また6種類全ての必須脂肪酸が含まれており、アルファ・リノレン酸(オメガ3)とリノール酸(オメガ6)が非常に理想的な割合で含まれています。

またオメガ6系の脂肪酸の一種であるガンマ(γ)リノレン酸を含んでおり、血圧やLDLコレステロール値、血糖値を低下させる効果に加え、正常で健康な皮膚の機能に役立つとされ、炎症を抑えるプロスタグランジンE2の原料になることから欧米などではアトピー性皮膚炎と関節炎の治療にも使われています。

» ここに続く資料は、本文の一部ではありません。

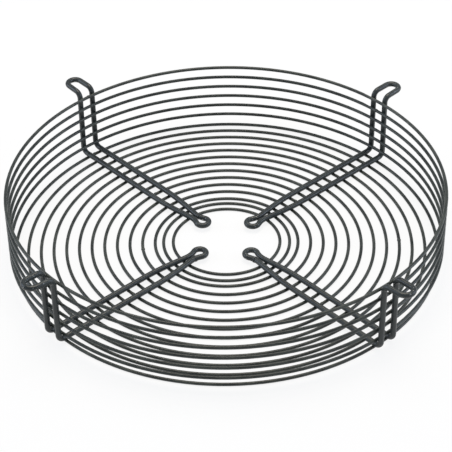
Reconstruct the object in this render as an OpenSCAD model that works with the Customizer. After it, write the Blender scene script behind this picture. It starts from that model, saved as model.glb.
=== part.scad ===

たんぱく質も非常に豊富で、自給系アミノ酸BCAA(バリン、ロイシン、イソロシンの3つの必須アミノ酸)が天然成分として含まれています。

中国では3000年以上前から薬用利用
◆クコの実
中国原産のナス科の落葉低木の「クコ」は赤い実をつけることで知られています。中国では3000年以上前から薬用として利用されてきたといわれ、平安時代に日本へ伝わり、食用や薬として長年親しまれてきました。近年は欧米諸国でもその高い栄養価が注目され人気を集めています。

クコの実には、アルギニン酸、グルタミン酸、アスパラギン酸などのアミノ酸が含まれています。これらのアミノ酸はカリウムやマグネシウムと結びつくことで疲労回復や代謝促進に役立つとされています。

そしてクコに含まれるβカロチンは体内に入るとビタミンAに変化し、視力回復などに役立つといわれています。さらに強壮効果が期待できるゼアキサンチン、フィリイエンはビタビンB1、B2、ルチンなどが毛細血管を活性化することから高血圧や低血圧の改善や動脈効果予防などに役立つといわれています。

またクコが含有する多糖類はインシュリンの働きを良好にし血糖値を下げる働きがあり、血中コレストロール値や中性脂肪を下げる効果も期待できます。
なお、血圧を下げる作用があるので低血圧などの人は摂り過ぎに注意する必要があります。